Publishers, booksellers start petition against Maharashtra policy

Jun 01, 2018, 12:29 IST | Pallavi Smart

The state textbook bureau had declared it will start charging royalty to private publishers, who want to use its content to create supporting study materials

A screen grab of the online petition started by the publishers and coaching institute owners.
A screen grab of the online petition started by the publishers and coaching institute owners.

Private book publishers and sellers are up in arms against the state government's plan to charge them royalty. The associations of publishers as well as coaching institutes have come together against a new policy by the state government to do this. They have started an online petition against the policy. In the past three days since it began, it has garnered over 3,000 signatures in support.

Enabling the Copyright Act, last week Balbharati, the state textbook bureau, declared that it will now start charging royalty to private publishers, who want to use its content to create supporting study materials. These charges will range from Rs 35,000 to Rs 63,000 per year per book, depending on format of reproduction of the content - print, digital or tutorials. As per the new policy, it won't be easy for private publishers to reproduce Balbharati's content for students' favourites such as - simplified notes by coaching institutes, guides, set of expected questions, work sheets etc. without obtaining the required licence from it (Balbharati).

A hearing from CM
"Nowhere in the world such a system exists. This is like taxing students and parents for education and we are of the opinion that not only should the government clarify all the ambiguities and doubts but the new act must be withdrawn," states the online petition started by private publishers, who claim it is receiving a good response.

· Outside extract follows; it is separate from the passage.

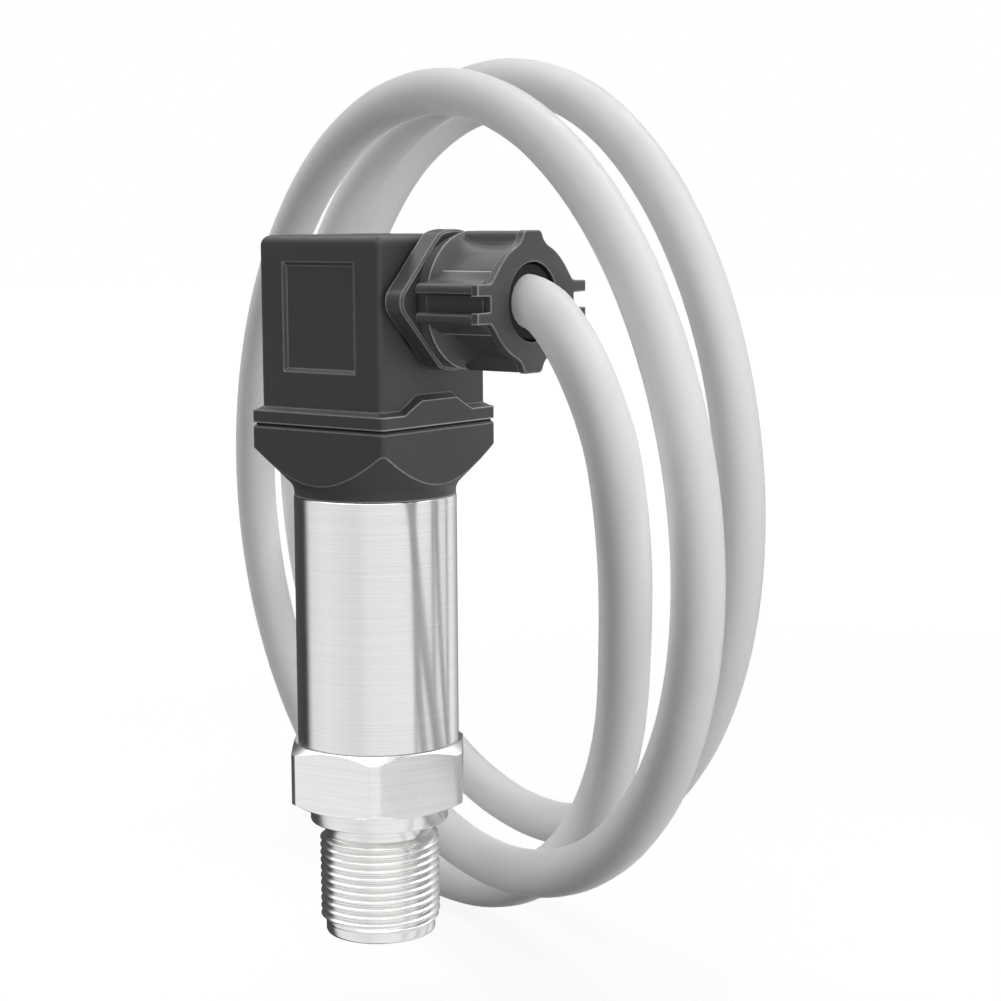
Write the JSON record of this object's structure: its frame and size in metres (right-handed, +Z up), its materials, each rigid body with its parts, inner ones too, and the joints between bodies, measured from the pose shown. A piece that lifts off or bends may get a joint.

The petition, while garnering support from parents, students, educationists and the public at large, seeks one hearing from the chief minister of Maharashtra before implementation of the decision.

Narendra Nandu, president of Bombay Booksellers and Publishers' Association, said, "When the policy was in the making, we had requested Balbharati to have our representatives on the committee before deciding on the final plan. We feel we weren't given a fair chance to put across our concerns."

No supporting study material
For students there is more trouble as they keep waiting for the study material. "Schools will start in few days. But coaching institutes have already begun for class X. The syllabus too is new this year. Supporting study material is of great help," said Sai Sawant, a student from Borivali.

Harsha Jadhav, a parent said, "As publishers have to pay royalty charges, they will increase the cost of the books. This means eventually parents will have to bear the brunt which is unfair."